**OBJECTIVE**. The lines to print start at the one containing "bpy.data.objects.remove(obj)" and end at the one containing "scene.camera = camera"; print them exactly, ends included, and only them.

**SOURCE DATA**.
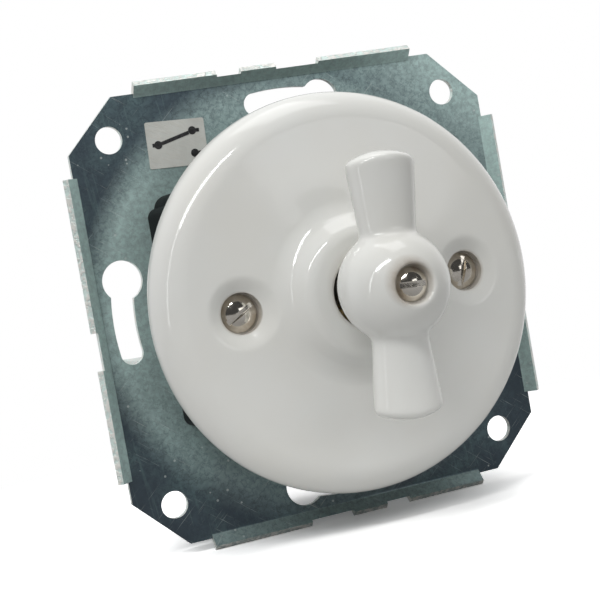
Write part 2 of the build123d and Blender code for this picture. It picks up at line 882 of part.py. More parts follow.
with BuildPart() as claw:
    with BuildSketch(claw_plane(-cheek_outside)):
        with BuildLine():
            ThreePointArc(
                (-claw_nose_radius, 0),
                (-claw_nose_radius * sin(radians(45)), -claw_nose_radius * cos(radians(45))),
                (0, -claw_nose_radius),
            )
            Polyline(
                (0, -claw_nose_radius),
                (web_outside, -claw_nose_radius),
                (web_outside, claw_length - claw_nose_radius),
                (web_outside + claw_tip_lift, claw_length),
                (web_outside + claw_tip_lift - claw_sheet, claw_length + claw_tip_lift / 2),
                (claw_web_inside, claw_length - claw_nose_radius),
                (0, claw_length / 2),
                (-claw_nose_radius, 0),
            )
        make_face()
    extrude(amount=2 * cheek_outside)
    with BuildSketch(claw_plane(-cheek_inside)):
        with Locations((claw_web_inside, 0)):
            Rectangle(2 * claw_length, 3 * claw_length, align=(Align.MAX, Align.CENTER))
    extrude(amount=2 * cheek_inside, mode=Mode.SUBTRACT)
    with BuildSketch(claw_plane(-cheek_outside)):
        Circle(trunnion_radius + trunnion_gap)
    extrude(amount=2 * cheek_outside, mode=Mode.SUBTRACT)
    tooth_plane = Plane(
        origin=(claw_screw_across + web_outside, nut_depth + claw_length + claw_tip_lift / 2, claw_screw_up),
        x_dir=(0, 0, 1),
        z_dir=(1, 0, 0),
    )
    with BuildSketch(tooth_plane):
        with GridLocations(claw_tooth_pitch, 0, 4, 1):
            Rectangle(claw_tooth_depth, claw_tooth_depth, rotation=45)
    extrude(amount=claw_length / 2, both=True, mode=Mode.SUBTRACT)

for name, piece in (("claw_screw", claw_screw), ("claw_nut", claw_nut.part), ("claw", claw.part)):
    finish(piece, f"right_{name}")
    finish(piece.rotate(Axis.Y, 180), f"left_{name}")
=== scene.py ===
import bmesh
import bpy
import json
import math
from mathutils import Matrix, Vector


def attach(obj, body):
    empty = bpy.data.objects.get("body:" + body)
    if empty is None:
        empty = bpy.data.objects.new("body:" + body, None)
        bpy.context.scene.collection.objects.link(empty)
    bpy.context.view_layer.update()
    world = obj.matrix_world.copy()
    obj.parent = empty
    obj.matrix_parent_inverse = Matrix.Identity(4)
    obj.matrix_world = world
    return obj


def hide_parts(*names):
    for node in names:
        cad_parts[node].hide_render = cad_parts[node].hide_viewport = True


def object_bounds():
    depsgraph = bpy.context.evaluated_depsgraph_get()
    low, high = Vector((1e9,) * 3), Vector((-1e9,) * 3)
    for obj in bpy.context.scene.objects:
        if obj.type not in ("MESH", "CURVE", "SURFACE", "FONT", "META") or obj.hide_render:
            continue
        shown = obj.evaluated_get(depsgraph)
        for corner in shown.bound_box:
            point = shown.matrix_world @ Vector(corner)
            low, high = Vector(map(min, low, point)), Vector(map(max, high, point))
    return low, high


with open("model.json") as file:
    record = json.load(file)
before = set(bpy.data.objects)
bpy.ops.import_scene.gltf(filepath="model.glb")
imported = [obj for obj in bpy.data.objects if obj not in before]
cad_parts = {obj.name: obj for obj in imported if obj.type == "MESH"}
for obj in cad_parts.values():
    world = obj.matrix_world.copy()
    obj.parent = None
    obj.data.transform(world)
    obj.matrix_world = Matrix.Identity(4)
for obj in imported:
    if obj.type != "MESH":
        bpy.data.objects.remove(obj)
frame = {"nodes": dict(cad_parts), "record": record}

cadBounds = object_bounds()
nodes = frame["nodes"]
mm = 0.001
scene = bpy.context.scene
print("frame loaded,", len(nodes), "nodes")


# Camera, solved from the plate's corners, holes and keyholes

cameraSpec = {
    "place": Vector((-79.4, -215.75, 9.01)) * mm,
    "right": Vector((0.92422, -0.33991, -0.17398)),
    "up": Vector((0.17850, -0.01819, 0.98377)),
    "sensorWidth": 36.0,
    "lens": 88.87,
    "clip": (0.01, 20.0),
}


def makeCamera(spec):
    data = bpy.data.cameras.new("camera")
    data.sensor_width = spec["sensorWidth"]
    data.lens = spec["lens"]
    data.clip_start, data.clip_end = spec["clip"]
    camera = bpy.data.objects.new("camera", data)
    back = spec["right"].cross(spec["up"]).normalized()
    turn = Matrix((spec["right"], spec["up"], back)).transposed().to_4x4()
    camera.matrix_world = Matrix.Translation(spec["place"]) @ turn
    scene.collection.objects.link(camera)
    scene.camera = camera


makeCamera(cameraSpec)


# Node helpers

def addNode(tree, kind, settings=None, values=None):
    node = tree.nodes.new(kind)
    for name, value in (settings or {}).items():
        setattr(node, name, value)
    for name, value in (values or {}).items():
        node.inputs[name].default_value = value
    return node


def mathNode(tree, operation, first, second=0.0):
    node = addNode(tree, "ShaderNodeMath", {"operation": operation})
    for index, value in enumerate((first, second)):
        if isinstance(value, (int, float)):
            node.inputs[index].default_value = value
        else:
            tree.links.new(value, node.inputs[index])
    return node.outputs[0]


def times(tree, first, second):
    return mathNode(tree, "MULTIPLY", first, second)


def mapRange(tree, value, low, high, toLow=0.0, toHigh=1.0):
    values = {"From Min": low, "From Max": high, "To Min": toLow, "To Max": toHigh}
    node = addNode(tree, "ShaderNodeMapRange", values=values)
    tree.links.new(value, node.inputs["Value"])
    return node.outputs["Result"]


def between(tree, mask, atNone, atFull):  # a value that goes with a mask from 0 to 1
    return mapRange(tree, mask, 0.0, 1.0, atNone, atFull)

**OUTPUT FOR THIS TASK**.
        bpy.data.objects.remove(obj)
frame = {"nodes": dict(cad_parts), "record": record}

cadBounds = object_bounds()
nodes = frame["nodes"]
mm = 0.001
scene = bpy.context.scene
print("frame loaded,", len(nodes), "nodes")


# Camera, solved from the plate's corners, holes and keyholes

cameraSpec = {
    "place": Vector((-79.4, -215.75, 9.01)) * mm,
    "right": Vector((0.92422, -0.33991, -0.17398)),
    "up": Vector((0.17850, -0.01819, 0.98377)),
    "sensorWidth": 36.0,
    "lens": 88.87,
    "clip": (0.01, 20.0),
}


def makeCamera(spec):
    data = bpy.data.cameras.new("camera")
    data.sensor_width = spec["sensorWidth"]
    data.lens = spec["lens"]
    data.clip_start, data.clip_end = spec["clip"]
    camera = bpy.data.objects.new("camera", data)
    back = spec["right"].cross(spec["up"]).normalized()
    turn = Matrix((spec["right"], spec["up"], back)).transposed().to_4x4()
    camera.matrix_world = Matrix.Translation(spec["place"]) @ turn
    scene.collection.objects.link(camera)
    scene.camera = camera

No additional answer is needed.